Na outra ponta, Jaqueline Martins lançou o projeto Four Flags, para o qual 32 artistas criaram uma edição de cinco bandeiras que serão expostas na fachada da galeria e cujo lucro será revertido integralmente para os autores. No valor de R$ 800, quase todas as peças já foram vendidas. Na opinião da galerista, apesar de ser um projeto provisório e que nasceu da urgência do momento atual, seria muito saudável que a transparência em relação aos preços se mantivesse após a pandemia. “Também acho que a prática de aplicar valores mais acessíveis seria benéfica, embora a gestão econômica de uma galeria, com as feiras e os impostos altíssimos, além do aluguel e da folha de pagamentos, torne isso difícil do ponto de vista prático”, explica.

O projeto Four Flags, na Galeria Jaqueline Martins (Foto: Divulgação)

Jaqueline Martins também participa de uma iniciativa inédita com outras galerias. Um grupo de Whatsapp, que começou com seis participantes, reúne agora representantes de cerca de 30 espaços de pequeno e médio porte para discutir ações em comum. Embora não tenha relação direta, é evidente que a vontade de união, já antiga, ganhou força após o cancelamento da SP-Arte e o comunicado da feira de que não ressarcirá integralmente o valor investido pelos galeristas. A negociação do caso está sendo conduzida por duas entidades de classe, a Abact, Associação Brasileira de Arte Contemporânea, e a Agab, Associação de Galerias de Arte do Brasil.

Obra de André Parente no projeto Four Flags (Foto: Divulgação)

Diante desse cenário de crise, a primeira ideia orquestrada pelo novo grupo foi intitulada p.art.ilha e contou com a adesão de 17 galerias, como a Casa Nova Arte e Cultura, a Janaina Torres e o Desapê.
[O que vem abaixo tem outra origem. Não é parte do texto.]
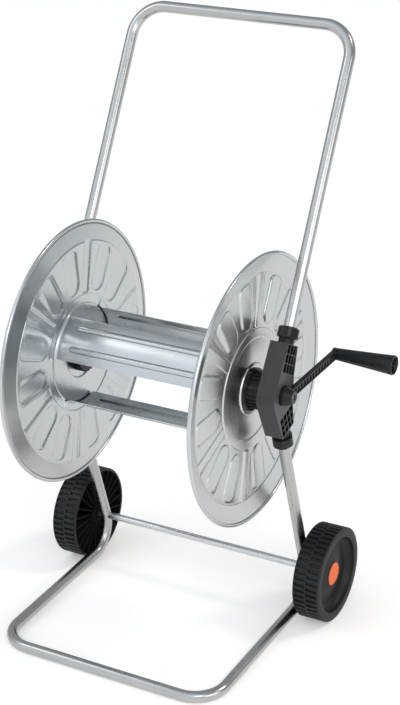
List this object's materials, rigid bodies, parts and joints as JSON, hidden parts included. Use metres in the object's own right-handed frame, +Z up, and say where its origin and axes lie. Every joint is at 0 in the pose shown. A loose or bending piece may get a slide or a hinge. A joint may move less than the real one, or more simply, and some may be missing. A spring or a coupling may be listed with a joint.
{
  "type": "hose reel cart",
  "caption": "Two-wheeled cart with a crank-driven galvanised drum on a bent tube frame, for winding, storing and moving a garden hose.",
  "frame": {"origin": "on the ground, in the middle of the whole cart's length and width", "axes": "+X along the reel axis towards the crank, +Y towards the rear, where the handle leans to, +Z up"},
  "size_m": [0.567, 0.4898, 0.933],
  "materials": {
    "galvanised_tube": "satin galvanised tube",
    "galvanised_sheet": "smooth galvanised sheet",
    "charcoal_plastic": "satin moulded",
    "black_plastic": "satin moulded",
    "wheel_plastic": "satin moulded",
    "orange_plastic": "gloss moulded",
    "pale_plastic": "matt moulded",
    "bright_steel": "bright zinc plated",
    "seal_rubber": "matt rubber"
  },
  "bodies": {
    "frame": {"handle_tube": "galvanised_tube", "base_tube": "galvanised_tube", "left_bracket": "charcoal_plastic", "right_bracket": "charcoal_plastic", "handle_nuts": "black_plastic", "leg_nuts": "black_plastic", "handle_clamp_rings": "pale_plastic", "leg_clamp_rings": "pale_plastic", "left_bush": "black_plastic", "right_bush": "black_plastic", "inlet_elbow": "black_plastic", "inlet_seals": "seal_rubber", "inlet_screws": "bright_steel", "axle": "bright_steel", "wheel_spacers": "black_plastic", "push_nuts": "bright_steel"},
    "reel": {"left_disc": "galvanised_sheet", "right_disc": "galvanised_sheet", "drum_plate_1": "galvanised_sheet", "drum_plate_2": "galvanised_sheet", "drum_plate_3": "galvanised_sheet", "left_hub": "black_plastic", "right_hub": "black_plastic", "left_ring_nut": "black_plastic", "right_ring_nut": "black_plastic", "hose_outlet": "black_plastic", "outlet_seal": "seal_rubber", "crank": "black_plastic", "crank_screw": "bright_steel"},
    "grip": {"grip": "black_plastic"},
    "left_wheel": {"left_wheel": "wheel_plastic", "left_cap": "orange_plastic"},
    "right_wheel": {"right_wheel": "wheel_plastic", "right_cap": "orange_plastic"}
  },
  "joints": [
    {"name": "reel_spin", "type": "hinge", "parent": "frame", "child": "reel", "pos_m": [-0.0368, -0.02788, 0.43], "axis": [1, 0, 0], "continuous": true},
    {"name": "grip_spin", "type": "hinge", "parent": "reel", "child": "grip", "pos_m": [0.1892, 0.11306, 0.44731], "axis": [1, 0, 0], "continuous": true},
    {"name": "left_wheel_spin", "type": "hinge", "parent": "frame", "child": "left_wheel", "pos_m": [-0.2395, 0.08665, 0.0775], "axis": [1, 0, 0], "continuous": true},
    {"name": "right_wheel_spin", "type": "hinge", "parent": "frame", "child": "right_wheel", "pos_m": [0.1659, 0.08665, 0.0775], "axis": [1, 0, 0], "continuous": true}
  ]
}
Entre as participantes, durante o mês de maio, a cada peça adquirida, o comprador ganhará crédito de igual valor para investir em obras de outros nomes do mesmo espaço. O lucro entre os dois artistas, desse modo, será partilhado, e a ideia é que os galeristas doem parte do faturamento para cinco instituições com foco no atendimento de artistas e minorias em situação de vulnerabilidade social.

Disfarça e chora (2020), de Mulambo (Foto: Divulgação)

A galeria Portas VilaSeca, que está no grupo mas preferiu não aderir à ação de estreia, lança ainda nesta semana o programa Arte+Care, que irá comercializar trabalhos inéditos dos artistas representados no valor de R$ 900 a R$ 2 mil, doando 15% de seu lucro a projetos sociais. O artista Pedro Victor Brandão participa do projeto ao lado de Mano Penalva e Ayrson Heráclito. Com tantas iniciativas novas, ele avalia que o maior problema do sistema das artes era sua opacidade. “Essa opacidade era vista como valor, mas, na verdade, é um erro”, o artista argumenta. “Nesse momento em que galerias e museus estão cortando funcionários, as feiras retendo parte do valor investido, é como se as situações entre todas as pontas se tornassem, enfim, transparentes”.